The Decision Framework: 5 Questions to Answer Before Investing
Work through these five questions in order. Your answers determine whether investing your CPF OA makes sense for your specific situation.
Question 1: Do you need this money for housing in the next 3 years?
If yes → keep it in CPF OA.
If you are planning to buy an HDB flat, top up your home loan, or fund a renovation with CPF OA in the next one to three years, that money is not long-term investment capital — it is near-term liquidity with a specific purpose. Investing it introduces the risk that markets decline at exactly the wrong time. A 20% market drawdown in the 12 months before your BTO reaches completion means either selling at a loss or finding cash to cover the gap.
CPF OA money earmarked for housing should stay in CPF OA, full stop.
Question 2: Have you already maximised your SA?

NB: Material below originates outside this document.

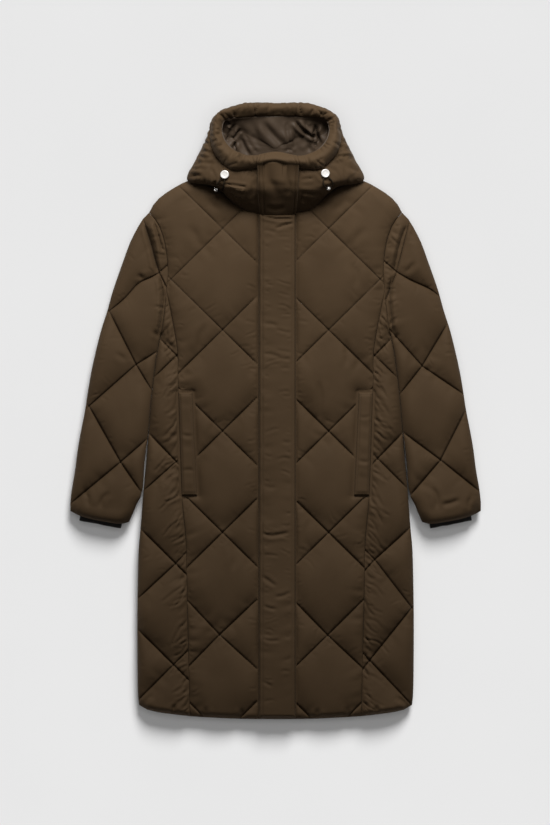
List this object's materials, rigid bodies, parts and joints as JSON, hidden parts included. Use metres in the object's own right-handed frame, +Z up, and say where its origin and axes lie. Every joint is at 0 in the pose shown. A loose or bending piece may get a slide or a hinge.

If no → consider transferring OA to SA before investing.
The CPF SA earns 4% p.a., and the government extended this floor rate until 31 December 2026. If you have OA money you are not planning to use for housing, and your SA has not reached the Full Retirement Sum, transferring OA funds to SA earns you a guaranteed 4% p.a. — 1.5 percentage points more than leaving it in OA and 60% more than any investment would need to return to justify the switch.
Critical caveat: OA to SA transfers are irreversible. Once transferred, the money cannot return to OA. It cannot be used for housing. It cannot be invested in CPFIS-OA. It is locked in SA until retirement. If housing flexibility matters to you — even theoretically — think carefully before transferring.
Also note: a major change for 2026 is the full implementation of the SA closure for seniors. When you turn 55, your SA is closed and SA savings are transferred to your RA up to your FRS. Any remaining balance goes to your OA. This means the SA shielding strategy used by some investors is no longer available after age 55. The OA-to-SA transfer is most powerful for investors in their 30s and early 40s with a long runway for the 4% to compound.
Question 3: Can your investments realistically beat 2.5% p.a. after all costs?
This is the core maths question — and it is trickier than it looks.
The hurdle rate is not just 2.5%. Once you account for the all-in cost of investing, the true hurdle is higher:
| Cost Component | Typical Amount |
|---|---|
| CPFIS-OA agent bank fee (DBS, OCBC, UOB) | S$2.00–S$2.50 + 9% GST per transaction |
| Fund management fee (if using unit trusts) | 0.30–1.50% p.a. |
| ETF expense ratio (if using index ETFs) | 0.15–0.50% p.a. |
| Brokerage commission (if buying stocks/ETFs directly) | 0.08–0.25% per trade |
| Effective hurdle rate | Approximately 2.5% + 0.30–1.50%+ p.a. depending on products chosen |
Using actively managed unit trusts with a 1.0% management fee means you need your underlying investments to return approximately 3.5–4.0% p.a. just to match leaving your money in CPF OA — not to beat it.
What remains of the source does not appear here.